_The problem_
Extract all data as written.

[Records with modeling code]
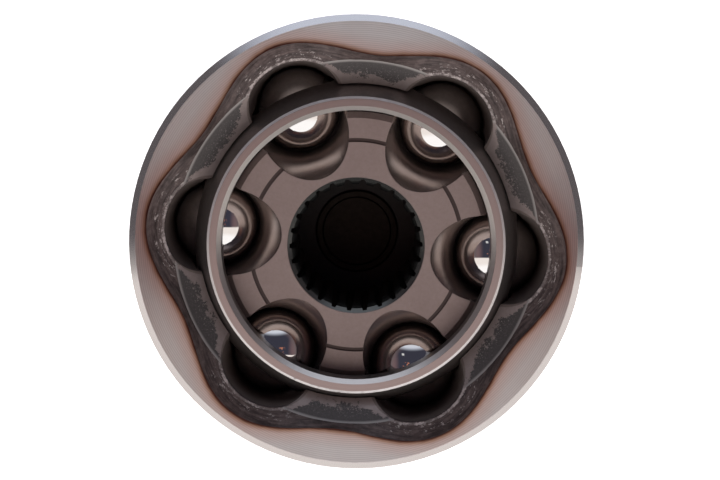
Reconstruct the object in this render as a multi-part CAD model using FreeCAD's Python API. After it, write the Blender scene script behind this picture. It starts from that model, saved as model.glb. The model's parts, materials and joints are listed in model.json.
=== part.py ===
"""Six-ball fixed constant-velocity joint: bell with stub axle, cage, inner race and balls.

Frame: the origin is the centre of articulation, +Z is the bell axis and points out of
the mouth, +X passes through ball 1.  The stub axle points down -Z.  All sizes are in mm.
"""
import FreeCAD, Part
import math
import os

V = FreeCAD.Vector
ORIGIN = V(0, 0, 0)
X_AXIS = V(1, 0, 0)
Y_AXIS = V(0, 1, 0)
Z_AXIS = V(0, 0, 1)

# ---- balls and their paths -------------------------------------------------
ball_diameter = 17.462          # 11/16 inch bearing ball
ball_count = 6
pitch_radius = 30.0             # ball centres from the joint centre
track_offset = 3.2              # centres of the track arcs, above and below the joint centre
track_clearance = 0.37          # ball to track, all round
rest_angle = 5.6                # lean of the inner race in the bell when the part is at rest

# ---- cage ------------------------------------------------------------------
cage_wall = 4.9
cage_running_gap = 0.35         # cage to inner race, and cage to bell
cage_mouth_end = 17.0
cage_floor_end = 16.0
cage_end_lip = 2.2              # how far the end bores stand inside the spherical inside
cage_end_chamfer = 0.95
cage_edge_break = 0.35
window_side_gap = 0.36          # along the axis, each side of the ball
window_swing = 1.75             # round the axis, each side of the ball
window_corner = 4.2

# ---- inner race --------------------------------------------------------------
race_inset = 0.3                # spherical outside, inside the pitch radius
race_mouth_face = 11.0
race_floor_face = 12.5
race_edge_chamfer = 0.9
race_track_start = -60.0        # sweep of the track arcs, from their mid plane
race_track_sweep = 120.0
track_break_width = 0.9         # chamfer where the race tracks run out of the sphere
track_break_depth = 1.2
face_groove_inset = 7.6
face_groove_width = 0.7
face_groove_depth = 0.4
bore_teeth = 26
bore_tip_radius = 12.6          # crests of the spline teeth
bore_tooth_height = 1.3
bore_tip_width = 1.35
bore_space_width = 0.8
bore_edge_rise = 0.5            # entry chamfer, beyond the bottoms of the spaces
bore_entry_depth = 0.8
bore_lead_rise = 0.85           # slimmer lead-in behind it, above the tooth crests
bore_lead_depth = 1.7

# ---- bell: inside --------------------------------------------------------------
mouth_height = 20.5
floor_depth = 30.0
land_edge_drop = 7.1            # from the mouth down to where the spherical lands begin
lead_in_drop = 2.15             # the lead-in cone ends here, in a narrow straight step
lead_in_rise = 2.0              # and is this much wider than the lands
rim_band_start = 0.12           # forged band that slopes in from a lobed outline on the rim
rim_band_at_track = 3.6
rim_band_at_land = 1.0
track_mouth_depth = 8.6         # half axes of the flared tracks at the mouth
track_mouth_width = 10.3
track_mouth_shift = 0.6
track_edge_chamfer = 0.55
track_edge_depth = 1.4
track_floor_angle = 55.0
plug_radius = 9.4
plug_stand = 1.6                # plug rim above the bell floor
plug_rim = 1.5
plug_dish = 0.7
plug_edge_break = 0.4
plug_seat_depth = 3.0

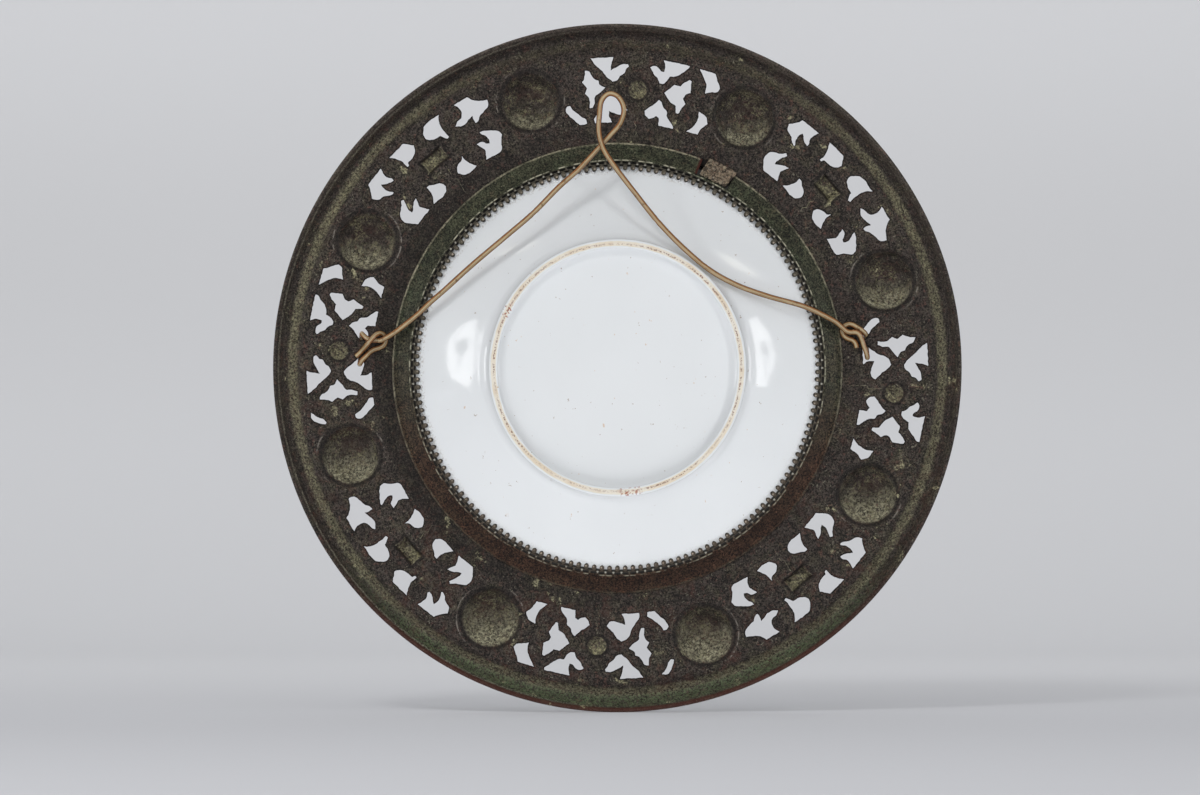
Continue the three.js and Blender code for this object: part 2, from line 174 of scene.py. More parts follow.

_Finished answer_
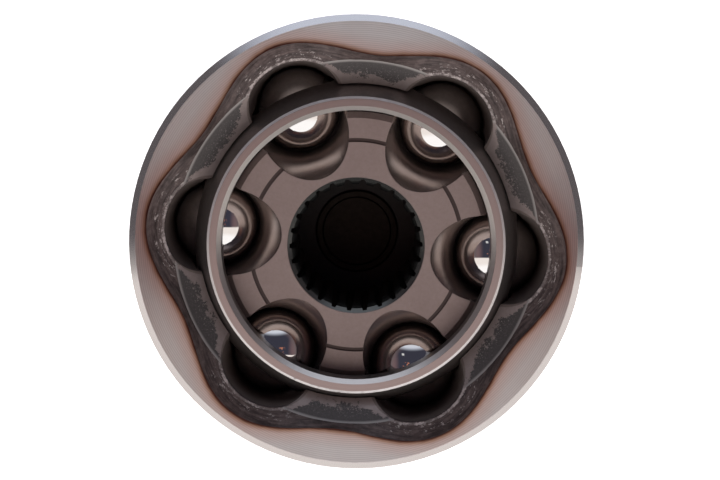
Reconstruct the object in this render as a multi-part CAD model using FreeCAD's Python API. After it, write the Blender scene script behind this picture. It starts from that model, saved as model.glb. The model's parts, materials and joints are listed in model.json.
=== part.py ===
"""Six-ball fixed constant-velocity joint: bell with stub axle, cage, inner race and balls.

Frame: the origin is the centre of articulation, +Z is the bell axis and points out of
the mouth, +X passes through ball 1.  The stub axle points down -Z.  All sizes are in mm.
"""
import FreeCAD, Part
import math
import os

V = FreeCAD.Vector
ORIGIN = V(0, 0, 0)
X_AXIS = V(1, 0, 0)
Y_AXIS = V(0, 1, 0)
Z_AXIS = V(0, 0, 1)

# ---- balls and their paths -------------------------------------------------
ball_diameter = 17.462          # 11/16 inch bearing ball
ball_count = 6
pitch_radius = 30.0             # ball centres from the joint centre
track_offset = 3.2              # centres of the track arcs, above and below the joint centre
track_clearance = 0.37          # ball to track, all round
rest_angle = 5.6                # lean of the inner race in the bell when the part is at rest

# ---- cage ------------------------------------------------------------------
cage_wall = 4.9
cage_running_gap = 0.35         # cage to inner race, and cage to bell
cage_mouth_end = 17.0
cage_floor_end = 16.0
cage_end_lip = 2.2              # how far the end bores stand inside the spherical inside
cage_end_chamfer = 0.95
cage_edge_break = 0.35
window_side_gap = 0.36          # along the axis, each side of the ball
window_swing = 1.75             # round the axis, each side of the ball
window_corner = 4.2

# ---- inner race --------------------------------------------------------------
race_inset = 0.3                # spherical outside, inside the pitch radius
race_mouth_face = 11.0
race_floor_face = 12.5
race_edge_chamfer = 0.9
race_track_start = -60.0        # sweep of the track arcs, from their mid plane
race_track_sweep = 120.0
track_break_width = 0.9         # chamfer where the race tracks run out of the sphere
track_break_depth = 1.2
face_groove_inset = 7.6
face_groove_width = 0.7
face_groove_depth = 0.4
bore_teeth = 26
bore_tip_radius = 12.6          # crests of the spline teeth
bore_tooth_height = 1.3
bore_tip_width = 1.35
bore_space_width = 0.8
bore_edge_rise = 0.5            # entry chamfer, beyond the bottoms of the spaces
bore_entry_depth = 0.8
bore_lead_rise = 0.85           # slimmer lead-in behind it, above the tooth crests
bore_lead_depth = 1.7

# ---- bell: inside --------------------------------------------------------------
mouth_height = 20.5
floor_depth = 30.0
land_edge_drop = 7.1            # from the mouth down to where the spherical lands begin
lead_in_drop = 2.15             # the lead-in cone ends here, in a narrow straight step
lead_in_rise = 2.0              # and is this much wider than the lands
rim_band_start = 0.12           # forged band that slopes in from a lobed outline on the rim
rim_band_at_track = 3.6
rim_band_at_land = 1.0
track_mouth_depth = 8.6         # half axes of the flared tracks at the mouth
track_mouth_width = 10.3
track_mouth_shift = 0.6
track_edge_chamfer = 0.55
track_edge_depth = 1.4
track_floor_angle = 55.0
plug_radius = 9.4
plug_stand = 1.6                # plug rim above the bell floor
plug_rim = 1.5
plug_dish = 0.7
plug_edge_break = 0.4
plug_seat_depth = 3.0

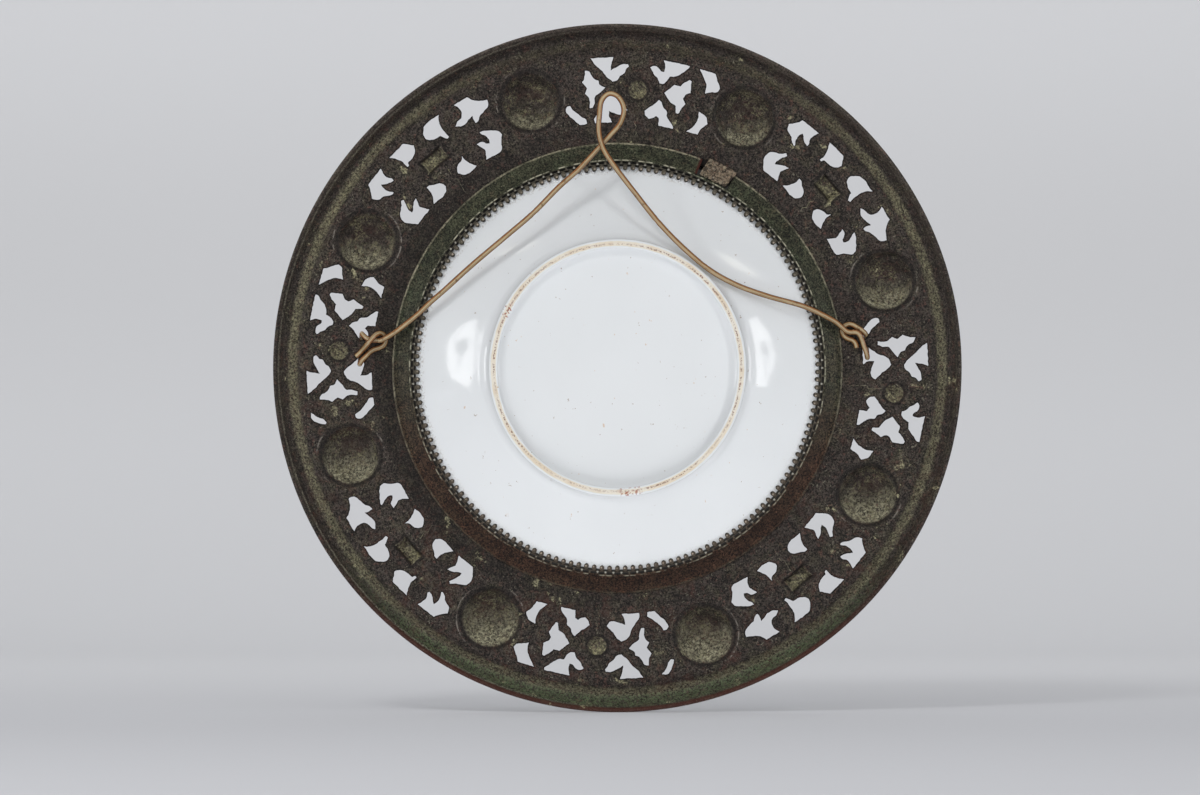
Continue the three.js and Blender code for this object: part 2, from line 174 of scene.py. More parts follow.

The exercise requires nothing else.